Records from a data collection
>>

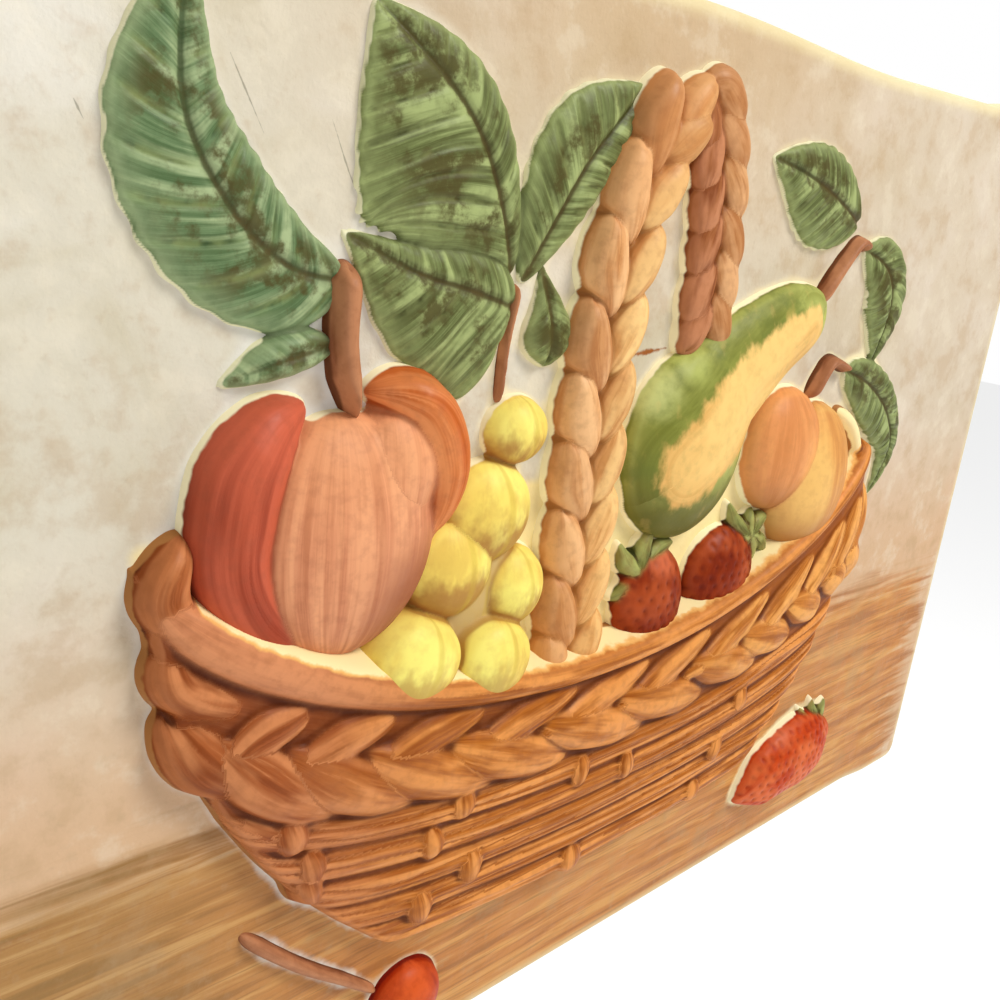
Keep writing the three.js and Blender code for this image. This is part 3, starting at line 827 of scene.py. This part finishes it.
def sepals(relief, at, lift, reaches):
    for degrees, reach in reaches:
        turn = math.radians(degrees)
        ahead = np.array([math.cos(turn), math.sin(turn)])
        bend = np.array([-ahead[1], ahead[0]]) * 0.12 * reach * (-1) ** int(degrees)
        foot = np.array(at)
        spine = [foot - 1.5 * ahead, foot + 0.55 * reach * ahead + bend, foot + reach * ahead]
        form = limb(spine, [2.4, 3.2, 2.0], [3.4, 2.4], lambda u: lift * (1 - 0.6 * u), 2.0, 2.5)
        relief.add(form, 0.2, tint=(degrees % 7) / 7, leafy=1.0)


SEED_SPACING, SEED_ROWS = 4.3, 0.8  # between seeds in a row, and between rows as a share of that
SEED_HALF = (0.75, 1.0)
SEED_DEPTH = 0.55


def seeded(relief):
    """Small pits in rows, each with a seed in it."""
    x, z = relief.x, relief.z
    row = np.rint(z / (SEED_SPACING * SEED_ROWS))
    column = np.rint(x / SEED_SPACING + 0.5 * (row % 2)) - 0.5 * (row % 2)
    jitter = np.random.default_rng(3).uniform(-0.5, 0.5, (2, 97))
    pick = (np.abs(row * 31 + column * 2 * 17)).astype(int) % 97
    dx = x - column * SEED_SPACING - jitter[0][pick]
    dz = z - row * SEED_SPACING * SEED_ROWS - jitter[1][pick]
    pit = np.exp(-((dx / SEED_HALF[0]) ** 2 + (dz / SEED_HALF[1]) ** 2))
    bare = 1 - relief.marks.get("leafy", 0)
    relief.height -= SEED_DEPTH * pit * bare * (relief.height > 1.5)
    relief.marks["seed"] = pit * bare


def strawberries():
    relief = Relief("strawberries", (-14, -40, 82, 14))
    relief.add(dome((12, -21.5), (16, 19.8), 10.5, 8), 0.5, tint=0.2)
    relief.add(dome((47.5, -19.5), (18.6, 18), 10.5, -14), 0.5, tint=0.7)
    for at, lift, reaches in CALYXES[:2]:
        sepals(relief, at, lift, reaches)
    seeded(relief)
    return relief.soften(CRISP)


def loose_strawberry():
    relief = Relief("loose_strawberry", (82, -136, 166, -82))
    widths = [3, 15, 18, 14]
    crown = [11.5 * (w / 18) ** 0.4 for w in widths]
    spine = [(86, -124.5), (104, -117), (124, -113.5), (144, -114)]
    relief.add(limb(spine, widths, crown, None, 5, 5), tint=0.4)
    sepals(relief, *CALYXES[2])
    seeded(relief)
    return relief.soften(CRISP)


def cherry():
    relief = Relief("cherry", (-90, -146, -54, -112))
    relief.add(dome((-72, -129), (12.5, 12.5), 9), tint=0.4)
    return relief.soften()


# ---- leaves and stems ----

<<
>>

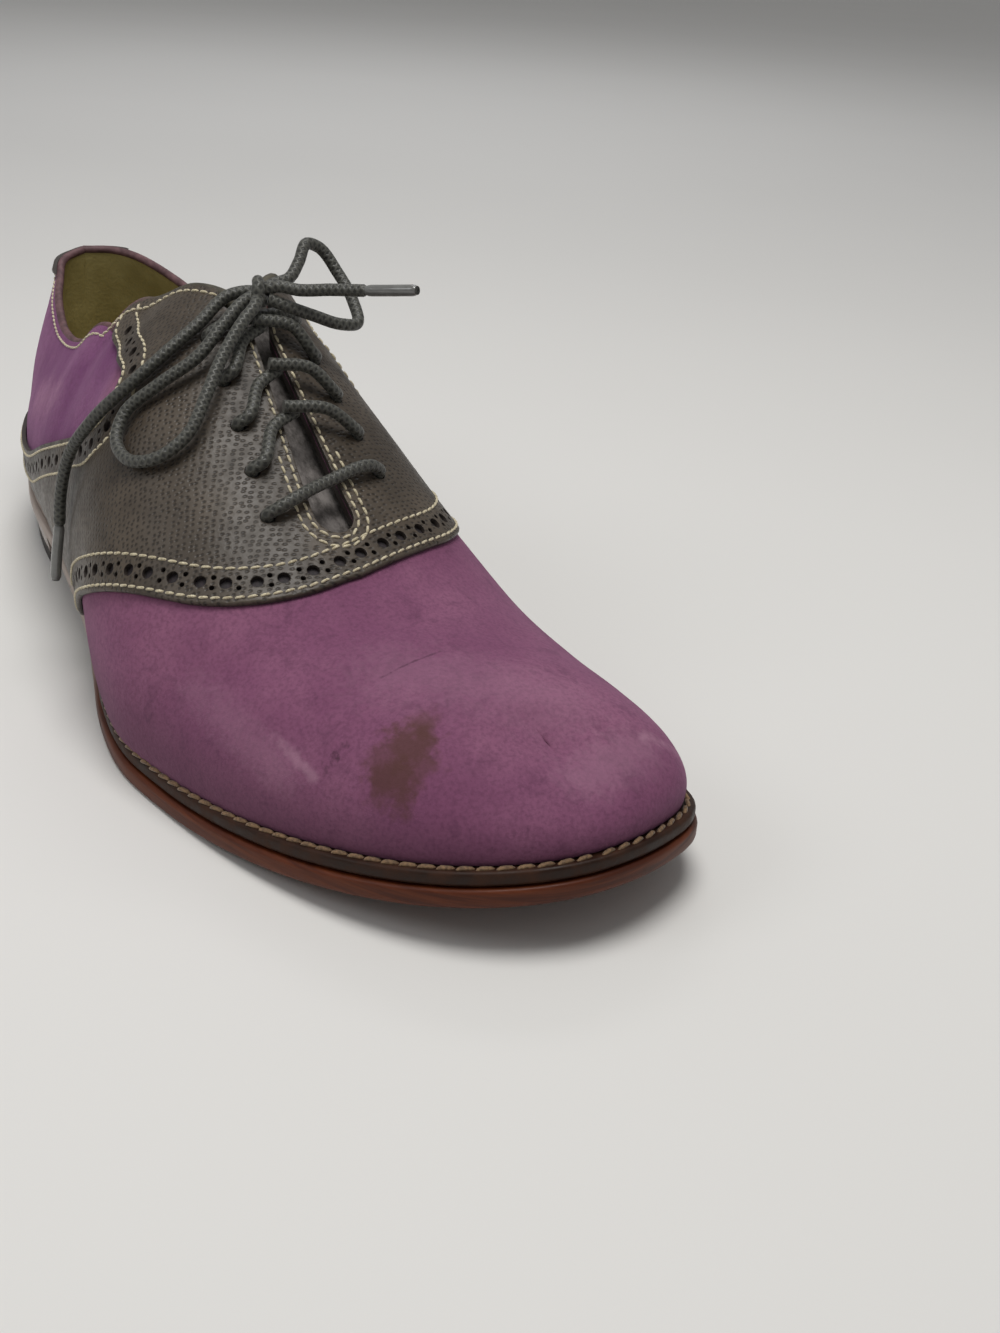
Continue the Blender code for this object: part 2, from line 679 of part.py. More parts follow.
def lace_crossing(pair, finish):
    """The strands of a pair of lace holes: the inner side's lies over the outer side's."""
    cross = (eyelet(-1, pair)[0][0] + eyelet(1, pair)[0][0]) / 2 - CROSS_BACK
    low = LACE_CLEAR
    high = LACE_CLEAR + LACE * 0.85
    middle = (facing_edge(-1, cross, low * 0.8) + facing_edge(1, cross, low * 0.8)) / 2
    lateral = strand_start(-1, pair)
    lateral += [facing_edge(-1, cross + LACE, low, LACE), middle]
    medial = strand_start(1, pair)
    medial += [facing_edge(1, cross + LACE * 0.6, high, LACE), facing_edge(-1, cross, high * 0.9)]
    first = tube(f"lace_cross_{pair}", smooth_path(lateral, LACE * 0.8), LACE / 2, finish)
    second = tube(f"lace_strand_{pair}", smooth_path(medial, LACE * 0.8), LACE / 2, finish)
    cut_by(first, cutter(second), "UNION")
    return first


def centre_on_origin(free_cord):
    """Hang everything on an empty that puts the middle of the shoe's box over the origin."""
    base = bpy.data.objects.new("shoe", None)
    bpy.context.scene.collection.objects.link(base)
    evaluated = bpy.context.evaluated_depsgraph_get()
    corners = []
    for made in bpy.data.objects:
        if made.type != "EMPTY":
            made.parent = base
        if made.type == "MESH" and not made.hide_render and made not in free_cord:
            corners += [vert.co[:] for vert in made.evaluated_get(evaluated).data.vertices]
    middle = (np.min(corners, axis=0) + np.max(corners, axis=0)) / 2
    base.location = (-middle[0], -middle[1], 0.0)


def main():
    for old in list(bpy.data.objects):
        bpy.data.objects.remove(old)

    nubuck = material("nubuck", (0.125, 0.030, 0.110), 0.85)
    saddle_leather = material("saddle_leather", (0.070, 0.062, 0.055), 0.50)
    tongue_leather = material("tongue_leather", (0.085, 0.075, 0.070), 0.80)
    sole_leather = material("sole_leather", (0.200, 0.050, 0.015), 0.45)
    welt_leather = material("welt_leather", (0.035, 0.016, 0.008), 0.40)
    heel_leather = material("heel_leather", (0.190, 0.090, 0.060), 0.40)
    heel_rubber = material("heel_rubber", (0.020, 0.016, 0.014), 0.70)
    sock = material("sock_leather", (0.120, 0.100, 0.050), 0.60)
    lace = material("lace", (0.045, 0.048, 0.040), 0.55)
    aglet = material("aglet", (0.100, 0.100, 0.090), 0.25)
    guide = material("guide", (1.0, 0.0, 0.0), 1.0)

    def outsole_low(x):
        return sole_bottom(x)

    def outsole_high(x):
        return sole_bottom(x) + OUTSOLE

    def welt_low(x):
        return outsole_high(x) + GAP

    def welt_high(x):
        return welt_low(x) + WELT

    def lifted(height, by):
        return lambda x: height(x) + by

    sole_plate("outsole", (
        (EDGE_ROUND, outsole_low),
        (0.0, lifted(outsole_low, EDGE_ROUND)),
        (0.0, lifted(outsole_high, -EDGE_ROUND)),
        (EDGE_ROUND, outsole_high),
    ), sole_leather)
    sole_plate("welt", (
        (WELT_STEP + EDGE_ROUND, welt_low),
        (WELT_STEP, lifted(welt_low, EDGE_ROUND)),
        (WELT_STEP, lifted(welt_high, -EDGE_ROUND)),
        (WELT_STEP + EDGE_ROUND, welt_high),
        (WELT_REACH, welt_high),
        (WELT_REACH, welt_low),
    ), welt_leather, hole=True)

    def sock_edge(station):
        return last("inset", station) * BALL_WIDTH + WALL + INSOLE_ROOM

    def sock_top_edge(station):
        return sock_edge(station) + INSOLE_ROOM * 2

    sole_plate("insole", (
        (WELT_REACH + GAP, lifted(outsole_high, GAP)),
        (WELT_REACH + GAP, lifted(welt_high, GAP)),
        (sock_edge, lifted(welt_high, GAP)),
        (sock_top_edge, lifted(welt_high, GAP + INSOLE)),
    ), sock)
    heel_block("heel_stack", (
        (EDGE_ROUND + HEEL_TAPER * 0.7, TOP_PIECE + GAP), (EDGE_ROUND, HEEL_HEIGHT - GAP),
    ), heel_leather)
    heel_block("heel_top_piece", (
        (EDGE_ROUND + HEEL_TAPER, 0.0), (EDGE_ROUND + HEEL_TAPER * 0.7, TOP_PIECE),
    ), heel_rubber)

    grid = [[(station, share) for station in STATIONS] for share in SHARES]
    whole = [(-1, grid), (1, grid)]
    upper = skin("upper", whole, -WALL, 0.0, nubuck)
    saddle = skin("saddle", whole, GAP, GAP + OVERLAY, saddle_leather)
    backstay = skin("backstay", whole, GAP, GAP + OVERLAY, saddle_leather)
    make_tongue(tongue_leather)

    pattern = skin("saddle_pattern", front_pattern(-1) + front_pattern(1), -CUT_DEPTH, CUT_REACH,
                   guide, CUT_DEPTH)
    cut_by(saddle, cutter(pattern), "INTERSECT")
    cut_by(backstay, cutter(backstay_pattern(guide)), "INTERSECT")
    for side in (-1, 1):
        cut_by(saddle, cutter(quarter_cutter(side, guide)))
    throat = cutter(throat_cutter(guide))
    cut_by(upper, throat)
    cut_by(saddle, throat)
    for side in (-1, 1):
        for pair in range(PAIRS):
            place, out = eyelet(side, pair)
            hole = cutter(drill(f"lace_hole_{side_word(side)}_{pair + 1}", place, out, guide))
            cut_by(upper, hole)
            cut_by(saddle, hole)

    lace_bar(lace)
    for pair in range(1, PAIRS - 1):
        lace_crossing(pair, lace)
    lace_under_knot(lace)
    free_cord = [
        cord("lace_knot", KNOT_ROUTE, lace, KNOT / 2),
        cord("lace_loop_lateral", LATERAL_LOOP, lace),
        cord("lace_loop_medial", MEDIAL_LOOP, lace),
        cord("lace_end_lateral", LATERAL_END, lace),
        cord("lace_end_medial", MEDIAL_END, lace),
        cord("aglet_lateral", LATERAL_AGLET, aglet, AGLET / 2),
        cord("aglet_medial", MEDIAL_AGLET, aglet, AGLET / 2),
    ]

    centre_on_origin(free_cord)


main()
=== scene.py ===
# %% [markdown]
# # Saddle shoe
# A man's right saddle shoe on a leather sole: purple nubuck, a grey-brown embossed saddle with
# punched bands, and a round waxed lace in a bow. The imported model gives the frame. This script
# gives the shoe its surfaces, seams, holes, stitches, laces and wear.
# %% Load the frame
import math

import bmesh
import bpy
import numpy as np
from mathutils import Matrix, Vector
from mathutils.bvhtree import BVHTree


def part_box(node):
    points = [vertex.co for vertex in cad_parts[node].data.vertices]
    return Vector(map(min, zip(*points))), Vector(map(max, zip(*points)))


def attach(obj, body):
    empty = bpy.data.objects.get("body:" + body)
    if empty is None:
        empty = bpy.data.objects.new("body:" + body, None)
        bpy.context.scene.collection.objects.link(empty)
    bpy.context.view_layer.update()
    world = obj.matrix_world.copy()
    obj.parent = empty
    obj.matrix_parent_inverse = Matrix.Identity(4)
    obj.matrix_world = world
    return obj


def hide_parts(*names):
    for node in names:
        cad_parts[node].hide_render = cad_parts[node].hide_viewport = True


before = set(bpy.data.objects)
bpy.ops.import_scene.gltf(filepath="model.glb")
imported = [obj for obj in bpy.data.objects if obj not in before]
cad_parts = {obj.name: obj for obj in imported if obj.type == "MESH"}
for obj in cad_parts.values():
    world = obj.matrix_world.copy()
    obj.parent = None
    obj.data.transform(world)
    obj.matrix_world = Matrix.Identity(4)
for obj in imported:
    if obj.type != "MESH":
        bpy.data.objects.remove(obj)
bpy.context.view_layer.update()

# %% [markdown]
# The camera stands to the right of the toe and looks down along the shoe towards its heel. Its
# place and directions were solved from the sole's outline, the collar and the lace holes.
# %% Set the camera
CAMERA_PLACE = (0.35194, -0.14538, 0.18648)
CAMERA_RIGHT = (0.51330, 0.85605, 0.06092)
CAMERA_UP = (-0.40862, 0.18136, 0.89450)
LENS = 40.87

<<
>>

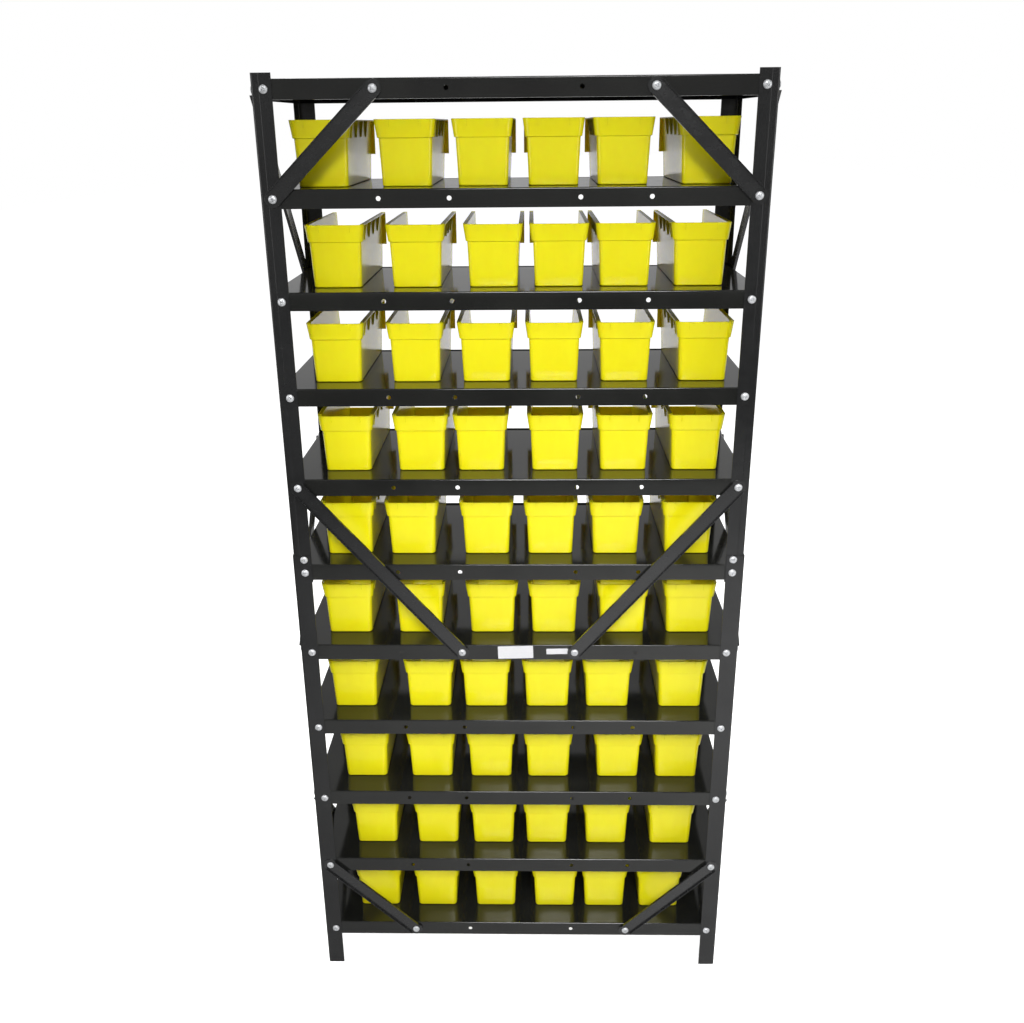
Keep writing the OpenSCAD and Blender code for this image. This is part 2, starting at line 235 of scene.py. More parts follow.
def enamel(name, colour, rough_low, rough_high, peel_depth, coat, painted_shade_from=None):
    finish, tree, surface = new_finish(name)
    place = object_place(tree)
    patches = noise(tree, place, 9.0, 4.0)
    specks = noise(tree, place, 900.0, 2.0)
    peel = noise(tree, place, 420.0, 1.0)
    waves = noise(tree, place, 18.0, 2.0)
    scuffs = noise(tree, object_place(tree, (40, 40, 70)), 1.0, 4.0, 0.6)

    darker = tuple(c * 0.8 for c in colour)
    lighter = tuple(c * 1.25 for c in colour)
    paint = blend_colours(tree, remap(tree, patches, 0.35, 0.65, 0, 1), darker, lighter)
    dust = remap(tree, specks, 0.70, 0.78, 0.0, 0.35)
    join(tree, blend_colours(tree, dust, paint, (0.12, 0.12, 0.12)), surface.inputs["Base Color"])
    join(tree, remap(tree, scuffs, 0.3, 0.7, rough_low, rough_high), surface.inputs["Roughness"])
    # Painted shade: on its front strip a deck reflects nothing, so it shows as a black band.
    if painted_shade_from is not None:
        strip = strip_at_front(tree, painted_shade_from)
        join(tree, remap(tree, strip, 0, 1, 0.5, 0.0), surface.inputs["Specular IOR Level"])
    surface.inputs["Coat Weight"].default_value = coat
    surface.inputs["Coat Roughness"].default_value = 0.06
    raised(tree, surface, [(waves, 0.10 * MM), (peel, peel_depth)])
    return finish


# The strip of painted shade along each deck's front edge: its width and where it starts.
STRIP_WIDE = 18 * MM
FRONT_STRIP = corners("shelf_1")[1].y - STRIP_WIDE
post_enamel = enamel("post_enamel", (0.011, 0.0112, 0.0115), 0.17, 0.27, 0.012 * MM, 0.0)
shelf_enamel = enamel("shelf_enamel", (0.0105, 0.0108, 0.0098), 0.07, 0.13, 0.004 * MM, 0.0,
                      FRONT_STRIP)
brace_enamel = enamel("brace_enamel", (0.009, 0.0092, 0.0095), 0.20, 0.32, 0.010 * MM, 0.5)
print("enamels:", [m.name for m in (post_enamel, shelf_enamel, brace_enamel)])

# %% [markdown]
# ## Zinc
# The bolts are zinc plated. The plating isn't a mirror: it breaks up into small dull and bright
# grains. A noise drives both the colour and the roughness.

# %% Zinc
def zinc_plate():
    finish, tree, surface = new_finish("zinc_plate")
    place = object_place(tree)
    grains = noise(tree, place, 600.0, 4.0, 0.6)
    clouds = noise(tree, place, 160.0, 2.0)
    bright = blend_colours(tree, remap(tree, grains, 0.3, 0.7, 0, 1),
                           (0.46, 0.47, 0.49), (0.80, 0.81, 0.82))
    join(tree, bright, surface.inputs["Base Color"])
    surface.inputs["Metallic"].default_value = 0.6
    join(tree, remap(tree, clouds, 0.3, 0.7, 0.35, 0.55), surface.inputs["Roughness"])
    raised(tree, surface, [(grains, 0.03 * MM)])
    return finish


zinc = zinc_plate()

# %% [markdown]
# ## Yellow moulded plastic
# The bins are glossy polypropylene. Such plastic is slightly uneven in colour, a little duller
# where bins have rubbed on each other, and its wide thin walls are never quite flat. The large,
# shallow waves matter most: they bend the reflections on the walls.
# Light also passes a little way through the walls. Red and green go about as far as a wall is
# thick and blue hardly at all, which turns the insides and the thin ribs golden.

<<

* **WHAT NEEDS TO BE DONE**
Exactly and only the lines from the line with "before = set(bpy.data.objects)" to the line with "LENS = 40.87", both included, are to be printed.

* **FINISHED TASK**
before = set(bpy.data.objects)
bpy.ops.import_scene.gltf(filepath="model.glb")
imported = [obj for obj in bpy.data.objects if obj not in before]
cad_parts = {obj.name: obj for obj in imported if obj.type == "MESH"}
for obj in cad_parts.values():
    world = obj.matrix_world.copy()
    obj.parent = None
    obj.data.transform(world)
    obj.matrix_world = Matrix.Identity(4)
for obj in imported:
    if obj.type != "MESH":
        bpy.data.objects.remove(obj)
bpy.context.view_layer.update()

# %% [markdown]
# The camera stands to the right of the toe and looks down along the shoe towards its heel. Its
# place and directions were solved from the sole's outline, the collar and the lace holes.
# %% Set the camera
CAMERA_PLACE = (0.35194, -0.14538, 0.18648)
CAMERA_RIGHT = (0.51330, 0.85605, 0.06092)
CAMERA_UP = (-0.40862, 0.18136, 0.89450)
LENS = 40.87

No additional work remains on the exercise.